• _Required task_:
Go through the listing beneath this task and return every line that carries the string "three".

Scripts that build objects
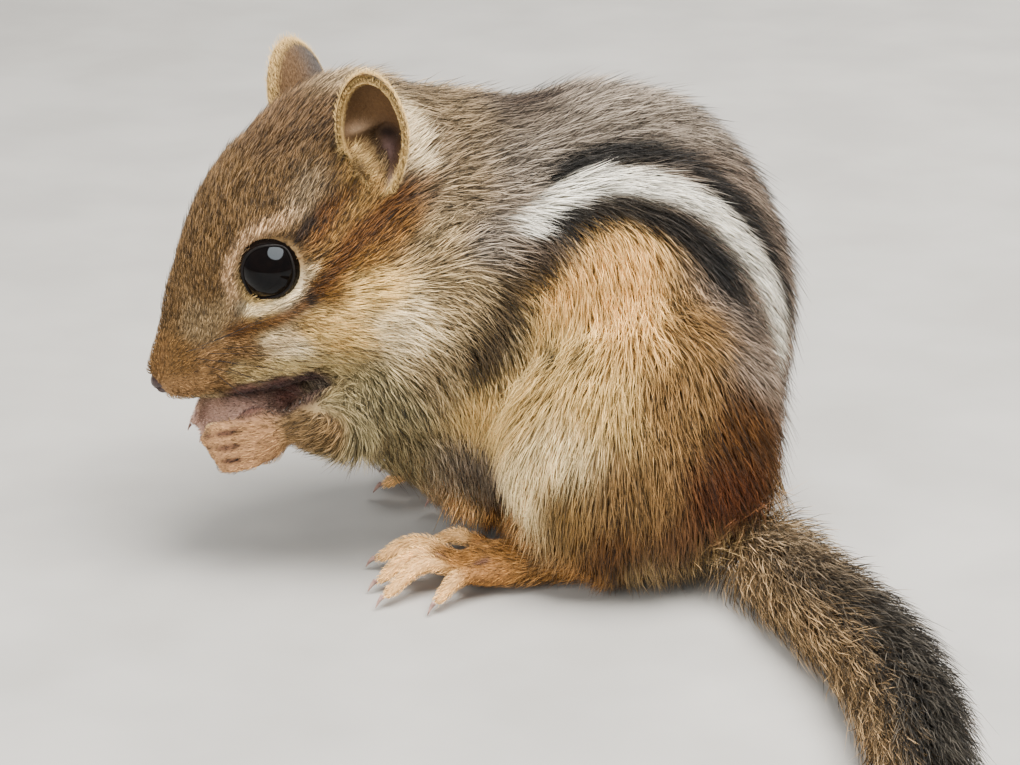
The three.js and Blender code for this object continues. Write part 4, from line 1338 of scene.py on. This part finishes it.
def makeEar(side, material):
    # the cup's skin: its colours and painted shading inside, the rim, and the front's and back's colours
    # outside
    points, quads, caps, marks = earForm(side)
    piece = meshObject("ear_cup_" + side, points, [quads, caps], material)
    inside = tintedAndShaded(ear["inside"], marks["wide"], marks["high"])
    inside = mixed(inside, linear(ear["rim"]), 0.6 * smoothStep(0.90, 0.99, marks["edge"]))
    # the skin outside is painted darker, as shade under its hair
    outside = 0.7 * earOutside(marks["wide"])
    paint(piece, "coatColour", np.where(marks["inner"][:, None] > 0.5, inside, outside))
    return piece, marks


# Claws and whiskers

claws = {
    "toeLength": 1.2,
    "fingerLength": 0.6,
    "toeRadius": 0.34,
    "fingerRadius": 0.2,
    "toeBend": 0.7,
    "fingerBend": 0.4,
    "toeRise": 0.4,
    "buried": 0.45,  # how much of each lies in the digit, mm
}


def hornForm(start, ahead, length, radius, bend):
    # a cone along an arc that bends down, round at its root
    share = np.linspace(0, 1, 12)
    line = start + np.outer(share * length, ahead) - np.outer(bend * share**2, (0, 0, 1))
    line[:, 2] = np.maximum(line[:, 2], 0.12 + radius * 0.5 * (1 - share))
    size = radius * (1 - share) ** 0.75 + 0.03
    return tubeForm(line, size, 10, (0, 0, 1), flat=0.75, ends=(radius * 0.5, 0.05))


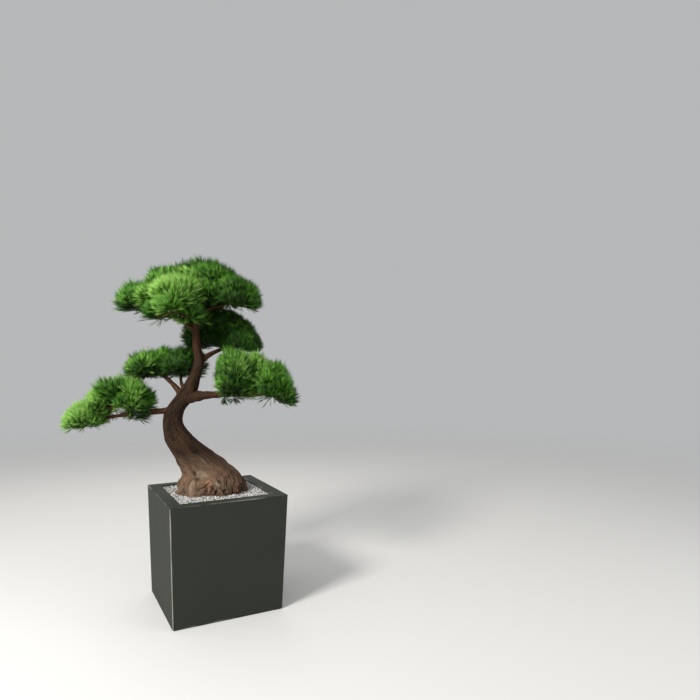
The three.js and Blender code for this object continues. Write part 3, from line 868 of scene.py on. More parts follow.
def bezier_way(path, t):
    """Unit vectors along that curve"""
    a, b, c = (np.array(p, float) for p in path)
    t = np.atleast_1d(np.asarray(t, float))[:, None]
    return unit((1 - t) * (b - a) + t * (c - b))


def bezier_length(path):
    return np.linalg.norm(np.diff(bezier(path, np.linspace(0, 1, 30)), axis=0), axis=1).sum()


def bough_radius(radii, t):
    """The bough's radius at its share t of the way, from its foot's radius to its tip's"""
    return mix(radii[1], radii[0], (1 - t) ** BOUGH_FLARE)


print("boughs", {name: round(bezier_length(path)) for name, (path, radii) in BOUGHS.items()})

# %% The boughs' meshes
BOUGH_SIDES = 28
BOUGH_STEP = 4
KNUCKLE = 0.09
BOUGH_PLATE_WIDTH = 7
BOUGH_PLATE_LENGTH = 22
BOUGH_CRACK = 0.07
# How much painted shade a bough has at the trunk, and how far out that fades
COLLAR = (1.2, 45)
COLLARS = {"right": (1.4, 420), "low_left": (0.2, 20)}
UPRIGHT = np.array([0.0, 0.0, 1.0])
SIDEWAYS = np.array([1.0, 0.0, 0.0])


def bough_rings(path, radii, number):
    """A bough's rings, and the place round and along it that its points carry"""
    length = bezier_length(path)
    t = np.linspace(0, 1, int(length / BOUGH_STEP) + 1)
    ways = bezier_way(path, t)
    angle = np.arange(BOUGH_SIDES) / BOUGH_SIDES * 2 * math.pi
    level = radii[0] * np.stack([np.cos(angle), np.sin(angle)], 1)
    across = UPRIGHT if abs(ways[0][2]) < 0.9 else SIDEWAYS
    rings, grain = [], []
    for share, middle, way in zip(t, bezier(path, t), ways):
        across = unit(across - way * (across @ way))
        round_it = np.outer(np.cos(angle), across) + np.outer(np.sin(angle), np.cross(way, across))
        along = share * length
        knuckle = KNUCKLE * math.sin(along / 11 + number) * math.sin(along / 29 + 2 * number)
        rings.append(middle + bough_radius(radii, share) * (1 + knuckle) * round_it)
        grain.append(np.column_stack([level, np.full(BOUGH_SIDES, along + 300 * number)]))
    return rings, np.concatenate(grain)


BOUGH_DARK = paint(0.030, 0.016, 0.009)
BOUGH_LIGHT = paint(0.132, 0.063, 0.030)
bough_bark = bark_finish(
    "bough_bark", BOUGH_DARK, BOUGH_LIGHT, BARK_RED, BOUGH_LIGHT, BOUGH_LIGHT, BARK_RED, FLAKE_ORANGE
)
for number, (name, (path, radii)) in enumerate(BOUGHS.items()):
    rings, grain = bough_rings(path, radii, number)
    cracks = bark_plates(grain, BOUGH_PLATE_WIDTH, BOUGH_PLATE_LENGTH)
    carve(rings, BOUGH_CRACK * radii[1] * cracks)
    shade, length = COLLARS.get(name, COLLAR)
    collar = shade * np.exp((grain[0, 2] - grain[:, 2]) / length)
    # The collar's painted shade goes in the same mask as the trunk's grooves
    values = {"grain": with_hubs(grain) * MM, "crack": with_hubs(cracks), "painted_shade": with_hubs(collar)}
    points, faces = loft(rings)
    mesh = make_mesh(f"bough_{name}_bark", points * MM, faces, **values)
    limbs.append(mesh.copy())
    mesh.transform(PLANTING)
    mesh.materials.append(bough_bark)
    add_piece(f"bough_{name}_bark", mesh, [f"bough_{name}"])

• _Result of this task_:
The three.js and Blender code for this object continues. Write part 4, from line 1338 of scene.py on. This part finishes it.
The three.js and Blender code for this object continues. Write part 3, from line 868 of scene.py on. More parts follow.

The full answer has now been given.